Routes of Administration
Studies have shown that the subjective pleasure of drug use (the reinforcing component of addiction) is proportional to the rate at which the blood level of the drug increases. These findings suggest the route of administration used affects the potential risk for psychological addiction independently of other risk factors, such as dosage and frequency of use. Intravenous injection is the fastest route of drug administration, causing blood concentrations to rise the most quickly, followed by smoking, suppository (anal or vaginal insertion), insufflation (snorting), and ingestion (swallowing). Ingestion does not produce a rush, an acute transcendent state of euphoria as forerunner to the high experienced with the use of methamphetamine, which is most pronounced with the intravenous route of administration. While the onset of the rush induced by injection can occur in as little as a few seconds, the oral route of administration requires approximately half an hour before the high sets in.
Injection carries relatively greater risks than other methods of administration. The hydrochloride salt of methamphetamine is soluble in water. Intravenous users may use any dose range, from less than 100 milligrams to over one gram, using a hypodermic needle, although it should be noted that typically street methamphetamine is “cut,” or diluted, with a water-soluble cutting material, which constitutes a significant portion of a given street methamphetamine dose. Intravenous users risk developing pulmonary embolism (PE), a blockage of the main artery of the lung or one of its branches, and commonly develop skin rashes (also known as “speed bumps”) or infections at the site of injection. As with the injection of any drug, if a group of users share a common needle without sterilization procedures, blood-borne diseases, such as HIV or hepatitis, can be transmitted.

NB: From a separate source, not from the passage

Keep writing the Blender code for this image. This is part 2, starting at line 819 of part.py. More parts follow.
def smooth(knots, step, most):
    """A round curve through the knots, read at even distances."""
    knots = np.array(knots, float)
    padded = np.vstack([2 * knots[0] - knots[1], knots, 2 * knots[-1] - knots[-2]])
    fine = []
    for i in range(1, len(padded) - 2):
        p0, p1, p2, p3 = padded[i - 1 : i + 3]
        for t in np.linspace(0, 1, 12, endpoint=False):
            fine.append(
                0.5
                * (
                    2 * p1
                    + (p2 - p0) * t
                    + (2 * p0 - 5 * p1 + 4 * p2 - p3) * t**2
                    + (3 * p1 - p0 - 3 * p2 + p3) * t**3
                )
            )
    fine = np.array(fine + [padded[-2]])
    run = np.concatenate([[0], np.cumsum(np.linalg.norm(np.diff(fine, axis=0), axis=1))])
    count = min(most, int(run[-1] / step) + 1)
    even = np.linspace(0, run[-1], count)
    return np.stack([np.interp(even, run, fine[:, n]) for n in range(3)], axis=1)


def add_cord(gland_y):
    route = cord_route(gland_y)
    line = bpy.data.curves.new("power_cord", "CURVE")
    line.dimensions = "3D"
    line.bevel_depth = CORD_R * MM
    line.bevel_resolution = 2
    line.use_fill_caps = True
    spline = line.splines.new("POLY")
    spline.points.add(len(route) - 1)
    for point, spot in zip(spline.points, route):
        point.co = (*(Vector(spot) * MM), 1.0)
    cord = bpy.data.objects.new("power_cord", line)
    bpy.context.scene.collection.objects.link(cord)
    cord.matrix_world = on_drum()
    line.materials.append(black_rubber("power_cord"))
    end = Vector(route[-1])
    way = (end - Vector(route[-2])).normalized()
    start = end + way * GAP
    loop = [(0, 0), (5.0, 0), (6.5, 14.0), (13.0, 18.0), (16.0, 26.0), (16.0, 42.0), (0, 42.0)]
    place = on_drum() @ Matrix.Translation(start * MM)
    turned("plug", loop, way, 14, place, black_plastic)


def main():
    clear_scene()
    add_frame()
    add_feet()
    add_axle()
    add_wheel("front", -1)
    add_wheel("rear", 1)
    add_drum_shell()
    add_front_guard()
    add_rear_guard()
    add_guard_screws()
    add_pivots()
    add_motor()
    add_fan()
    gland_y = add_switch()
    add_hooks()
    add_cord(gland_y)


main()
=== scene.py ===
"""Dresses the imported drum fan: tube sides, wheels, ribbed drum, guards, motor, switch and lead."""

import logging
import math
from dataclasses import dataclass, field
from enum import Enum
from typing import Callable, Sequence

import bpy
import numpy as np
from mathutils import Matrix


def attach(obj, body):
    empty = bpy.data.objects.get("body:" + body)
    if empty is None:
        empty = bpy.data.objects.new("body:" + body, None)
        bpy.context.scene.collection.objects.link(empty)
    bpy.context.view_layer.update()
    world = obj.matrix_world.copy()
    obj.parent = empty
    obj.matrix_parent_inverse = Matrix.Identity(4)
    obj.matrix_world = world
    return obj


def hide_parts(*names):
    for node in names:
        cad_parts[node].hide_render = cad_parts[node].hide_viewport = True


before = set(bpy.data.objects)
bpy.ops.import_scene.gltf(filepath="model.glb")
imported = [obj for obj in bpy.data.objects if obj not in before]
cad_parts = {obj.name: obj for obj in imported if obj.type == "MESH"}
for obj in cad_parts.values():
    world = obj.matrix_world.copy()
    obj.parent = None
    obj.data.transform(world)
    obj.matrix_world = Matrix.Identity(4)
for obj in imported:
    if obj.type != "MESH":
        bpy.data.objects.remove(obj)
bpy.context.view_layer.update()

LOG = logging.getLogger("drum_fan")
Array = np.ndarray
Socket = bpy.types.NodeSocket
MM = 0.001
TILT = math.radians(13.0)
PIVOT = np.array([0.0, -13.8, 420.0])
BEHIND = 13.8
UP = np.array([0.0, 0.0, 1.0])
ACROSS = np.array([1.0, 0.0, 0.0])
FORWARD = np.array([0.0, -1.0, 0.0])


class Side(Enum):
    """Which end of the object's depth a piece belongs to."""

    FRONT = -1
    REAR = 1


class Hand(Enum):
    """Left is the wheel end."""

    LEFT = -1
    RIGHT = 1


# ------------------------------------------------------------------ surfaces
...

Smoking amphetamines refers to vaporizing it to inhale the resulting fumes, not burning it to inhale the resulting smoke. It is commonly smoked in glass pipes made from glassblown Pyrex tubes and light bulbs. It can also be smoked off aluminium foil, which is heated underneath by a flame. This method is also known as “chasing the white dragon” (whereas smoking heroin is known as “chasing the dragon”). There is little evidence that methamphetamine inhalation results in greater toxicity than any other route of administration. Lung damage has been reported with long-term use, but manifests in forms independent of route (pulmonary hypertension (PH)), or limited to injection users (pulmonary embolism (PE)).
Another popular route of administration to intake methamphetamine is insufflation (snorting). This method allows methamphetamine to be absorbed through the soft tissue of the mucous membrane in the sinus cavity, and then directly into the bloodstream, bypassing first-pass metabolism.
Suppository (anal or vaginal insertion) is a less popular method of administration used in the community with comparatively little research into its effects. Information on its use is largely anecdotal with reports of increased sexual pleasure and the effects of the drug lasting longer, though as methamphetamine is centrally active in the brain, these effects are likely experienced through the higher bioavailability of the drug in the bloodstream (second to injection) and the faster onset of action (than insufflation). Nicknames for the route of administration within some methamphetamine communities include a “butt rocket”, a “booty bump”, “potato thumping”, “turkey basting”, “plugging”, “boofing”, “suitcasing”, “hooping”, “keistering”, “shafting”, “bumming”, and “shelving” (vaginal).